The right populists thus faced an open goal in waging cultural warfare on supposedly left-wing educational elites, experts, and immigrants. Since 2000, these right-populist forces have increasingly gained working-class voters in former Social Democratic strongholds.
Challenges Moving Forward
Understanding the problems and weaknesses of the current Danish socialist left means taking their deeper historical roots seriously. Today’s Left suffers from the failure of the New Left parties’ project and the subsequent decline of democratic mass organizations, the introduction of neoliberal policies, and the retreat from class. Much of the debate on the socialist left today, on the merits of parliamentary versus social movement politics, completely misses the deeper historical roots of its problems.
The Left’s challenge today is not to establish a better connection between a “grassroots” drawn from left-wing activist milieus and a historical base in the new middle layers. These activist grassroots, while often highly effective in organizing, are not easily expanded to wider sections of the population. Rather, the Left’s main challenge is to connect to a generally demobilized working class.
The left parties face a Social Democratic Party that has gained some of its former strength among working-class voters, including those captured by right-populist forces in the 2000s and 2010s. It has done so by distancing itself from its former neoliberal period, but also by embracing anti-immigration policies. Part of this project has also meant effectively echoing the Right by driving a wedge between working-class voters outside of the largest cities and more urban and educated left-wing voters. In response to this, the Left needs a project capable of doing the opposite — though current inability to mobilize beyond its core social base doesn’t provide much grounds for optimism.
The good news is that the Danish socialist left is stronger than ever in terms of members and support among voters. It also has crucial communicative, intellectual, and organizational resources at its disposal. One of the strategic tasks of the “old” left was to reach beyond its social base and draw in parts of the middle layers in a working-class led coalition. Today’s Left faces the same problem, but inside-out.

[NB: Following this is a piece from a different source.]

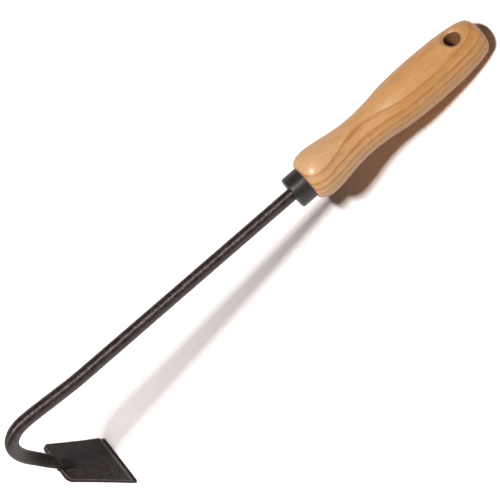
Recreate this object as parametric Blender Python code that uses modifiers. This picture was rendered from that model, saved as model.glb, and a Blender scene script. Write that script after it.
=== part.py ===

With an atomized social base drawn primarily from the middle layers and with no other effective way of connecting to and mobilizing the working class, today’s left parties are condemned to play the game of professionalized and mediatized politics. The first step, therefore, lies in using its current parliamentary strength and means of communication to push forward class politics as the main line of conflict, permeating all other issues on the public agenda.
To do so, the socialist left needs to challenge the Social Democrats’ currently regained popularity among sections of the working class outside of the largest cities by focusing its parliamentary and organizational means on framing and owning issues of most relevance to working-class people’s everyday lives.
In the longer run, the socialist left needs to resolve the general problem of social demobilization through rebuilding new forms of mass organizations and institutions and by reconstituting a working-class public sphere. Rooting itself more deeply in the unions — still a major force in Danish society, despite their decline in recent decades — is the best place to start.